GOAL
Reproduce each of the lines word for word.

RECORDED DATA

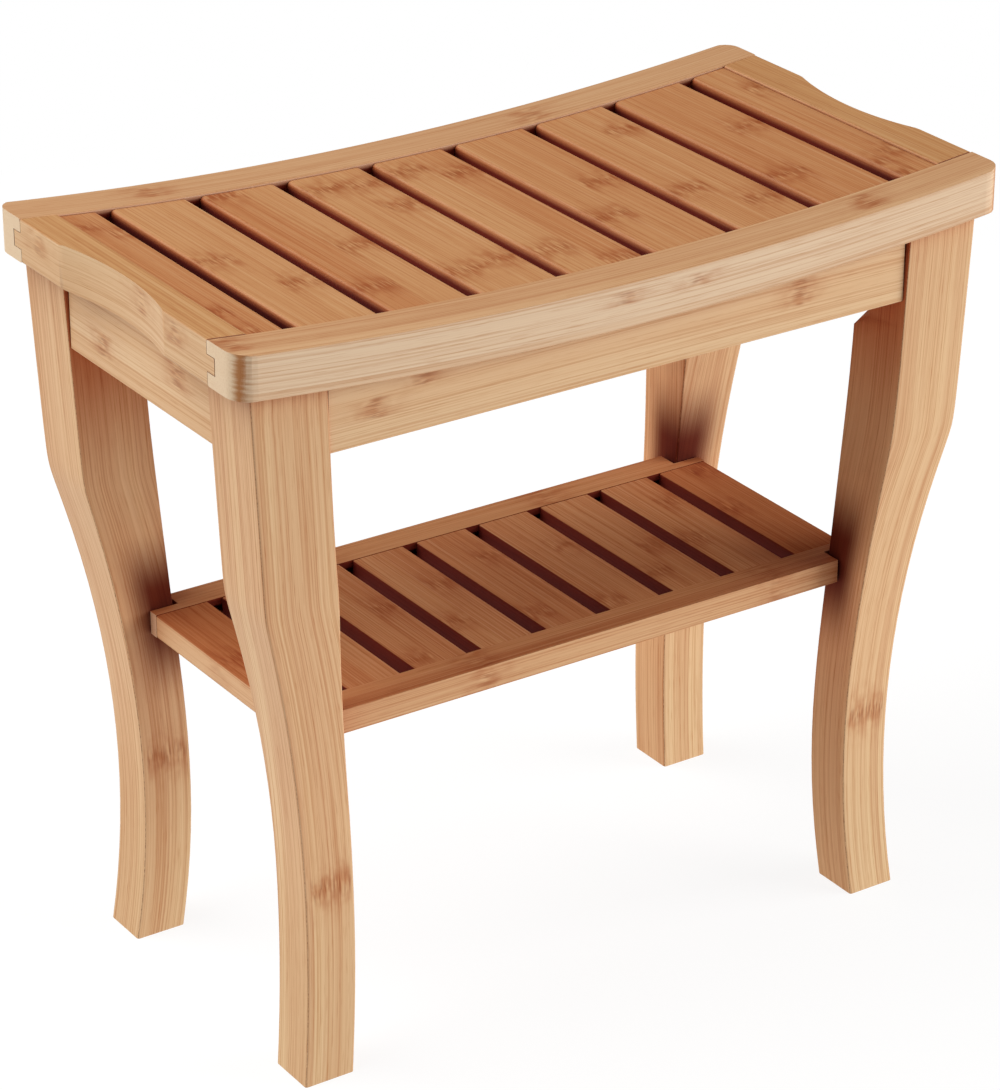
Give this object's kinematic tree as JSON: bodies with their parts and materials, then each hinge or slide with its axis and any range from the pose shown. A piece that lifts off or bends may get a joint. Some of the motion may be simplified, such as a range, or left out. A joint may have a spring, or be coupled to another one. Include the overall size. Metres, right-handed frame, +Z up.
{
  "type": "shower stool",
  "caption": "Bamboo shower stool with a dished slatted seat, hand-holds at both ends, four sabre legs and a slatted shelf between them.",
  "frame": {"origin": "on the floor, under the middle of the seat", "axes": "+X along the seat, +Y to its back, +Z up"},
  "size_m": [0.49, 0.258, 0.45],
  "materials": {
    "rail_bamboo": "satin varnished light bamboo",
    "slat_bamboo": "satin varnished caramel bamboo",
    "leg_bamboo": "satin varnished light bamboo",
    "shelf_bamboo": "satin varnished caramel bamboo",
    "fixing_steel": "zinc plated"
  },
  "bodies": {
    "root": {"rail_front": "rail_bamboo", "rail_back": "rail_bamboo", "rail_left": "rail_bamboo", "rail_right": "rail_bamboo", "seat_slat_1": "slat_bamboo", "seat_slat_2": "slat_bamboo", "seat_slat_3": "slat_bamboo", "seat_slat_4": "slat_bamboo", "seat_slat_5": "slat_bamboo", "seat_slat_6": "slat_bamboo", "seat_slat_7": "slat_bamboo", "seat_slat_8": "slat_bamboo", "seat_slat_9": "slat_bamboo", "seat_batten_front": "slat_bamboo", "seat_batten_back": "slat_bamboo", "apron_front": "rail_bamboo", "apron_back": "rail_bamboo", "apron_left": "rail_bamboo", "apron_right": "rail_bamboo", "leg_front_left": "leg_bamboo", "corner_block_front_left": "rail_bamboo", "corner_bolt_front_left": "fixing_steel", "corner_washer_front_left": "fixing_steel", "corner_nut_front_left": "fixing_steel", "shelf_dowel_front_left": "rail_bamboo", "leg_front_right": "leg_bamboo", "corner_block_front_right": "rail_bamboo", "corner_bolt_front_right": "fixing_steel", "corner_washer_front_right": "fixing_steel", "corner_nut_front_right": "fixing_steel", "shelf_dowel_front_right": "rail_bamboo", "shelf_rail_front": "shelf_bamboo", "leg_back_left": "leg_bamboo", "corner_block_back_left": "rail_bamboo", "corner_bolt_back_left": "fixing_steel", "corner_washer_back_left": "fixing_steel", "corner_nut_back_left": "fixing_steel", "shelf_dowel_back_left": "rail_bamboo", "leg_back_right": "leg_bamboo", "corner_block_back_right": "rail_bamboo", "corner_bolt_back_right": "fixing_steel", "corner_washer_back_right": "fixing_steel", "corner_nut_back_right": "fixing_steel", "shelf_dowel_back_right": "rail_bamboo", "shelf_rail_back": "shelf_bamboo", "shelf_slat_1": "shelf_bamboo", "shelf_slat_2": "shelf_bamboo", "shelf_slat_3": "shelf_bamboo", "shelf_slat_4": "shelf_bamboo", "shelf_slat_5": "shelf_bamboo", "shelf_slat_6": "shelf_bamboo", "shelf_slat_7": "shelf_bamboo", "shelf_slat_8": "shelf_bamboo", "shelf_slat_9": "shelf_bamboo"}
  },
  "joints": []
}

EXERCISE RESULT
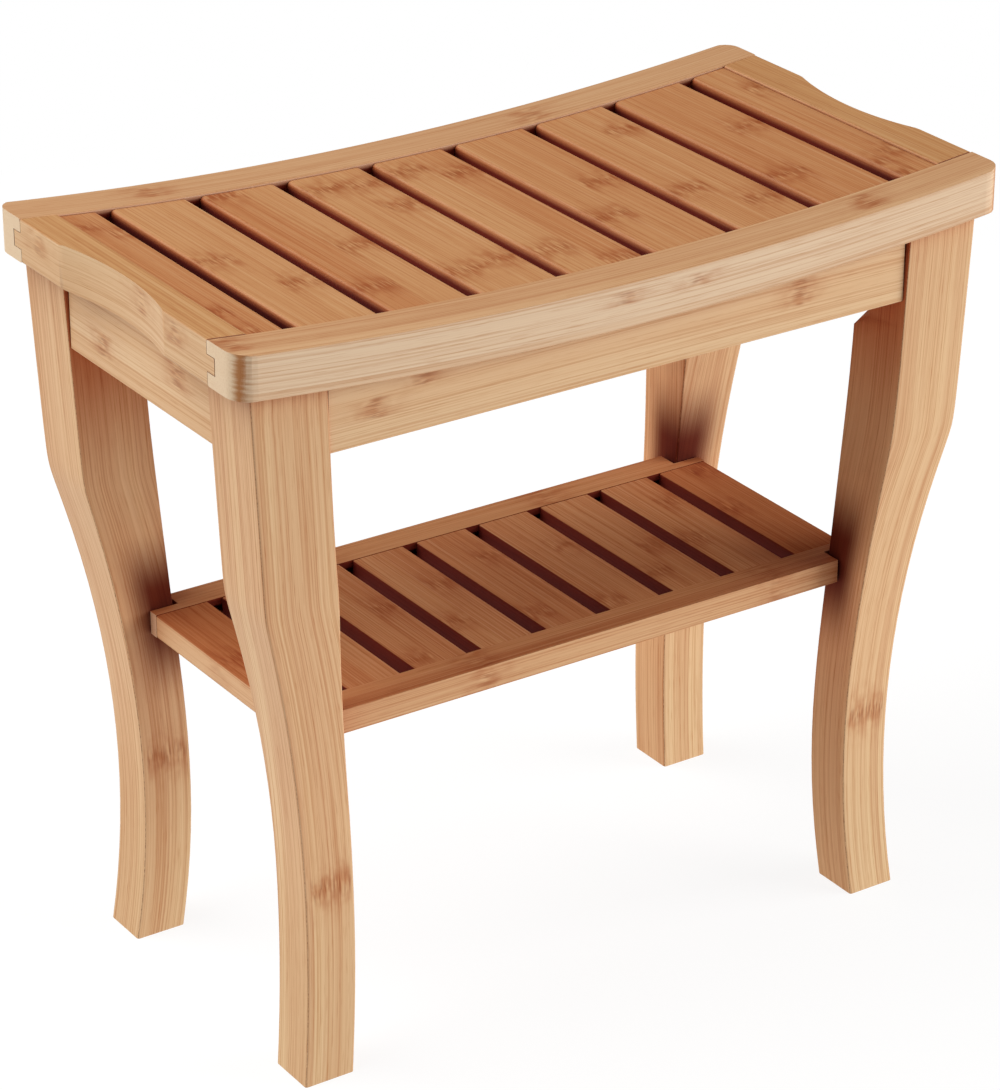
Give this object's kinematic tree as JSON: bodies with their parts and materials, then each hinge or slide with its axis and any range from the pose shown. A piece that lifts off or bends may get a joint. Some of the motion may be simplified, such as a range, or left out. A joint may have a spring, or be coupled to another one. Include the overall size. Metres, right-handed frame, +Z up.
{
  "type": "shower stool",
  "caption": "Bamboo shower stool with a dished slatted seat, hand-holds at both ends, four sabre legs and a slatted shelf between them.",
  "frame": {"origin": "on the floor, under the middle of the seat", "axes": "+X along the seat, +Y to its back, +Z up"},
  "size_m": [0.49, 0.258, 0.45],
  "materials": {
    "rail_bamboo": "satin varnished light bamboo",
    "slat_bamboo": "satin varnished caramel bamboo",
    "leg_bamboo": "satin varnished light bamboo",
    "shelf_bamboo": "satin varnished caramel bamboo",
    "fixing_steel": "zinc plated"
  },
  "bodies": {
    "root": {"rail_front": "rail_bamboo", "rail_back": "rail_bamboo", "rail_left": "rail_bamboo", "rail_right": "rail_bamboo", "seat_slat_1": "slat_bamboo", "seat_slat_2": "slat_bamboo", "seat_slat_3": "slat_bamboo", "seat_slat_4": "slat_bamboo", "seat_slat_5": "slat_bamboo", "seat_slat_6": "slat_bamboo", "seat_slat_7": "slat_bamboo", "seat_slat_8": "slat_bamboo", "seat_slat_9": "slat_bamboo", "seat_batten_front": "slat_bamboo", "seat_batten_back": "slat_bamboo", "apron_front": "rail_bamboo", "apron_back": "rail_bamboo", "apron_left": "rail_bamboo", "apron_right": "rail_bamboo", "leg_front_left": "leg_bamboo", "corner_block_front_left": "rail_bamboo", "corner_bolt_front_left": "fixing_steel", "corner_washer_front_left": "fixing_steel", "corner_nut_front_left": "fixing_steel", "shelf_dowel_front_left": "rail_bamboo", "leg_front_right": "leg_bamboo", "corner_block_front_right": "rail_bamboo", "corner_bolt_front_right": "fixing_steel", "corner_washer_front_right": "fixing_steel", "corner_nut_front_right": "fixing_steel", "shelf_dowel_front_right": "rail_bamboo", "shelf_rail_front": "shelf_bamboo", "leg_back_left": "leg_bamboo", "corner_block_back_left": "rail_bamboo", "corner_bolt_back_left": "fixing_steel", "corner_washer_back_left": "fixing_steel", "corner_nut_back_left": "fixing_steel", "shelf_dowel_back_left": "rail_bamboo", "leg_back_right": "leg_bamboo", "corner_block_back_right": "rail_bamboo", "corner_bolt_back_right": "fixing_steel", "corner_washer_back_right": "fixing_steel", "corner_nut_back_right": "fixing_steel", "shelf_dowel_back_right": "rail_bamboo", "shelf_rail_back": "shelf_bamboo", "shelf_slat_1": "shelf_bamboo", "shelf_slat_2": "shelf_bamboo", "shelf_slat_3": "shelf_bamboo", "shelf_slat_4": "shelf_bamboo", "shelf_slat_5": "shelf_bamboo", "shelf_slat_6": "shelf_bamboo", "shelf_slat_7": "shelf_bamboo", "shelf_slat_8": "shelf_bamboo", "shelf_slat_9": "shelf_bamboo"}
  },
  "joints": []
}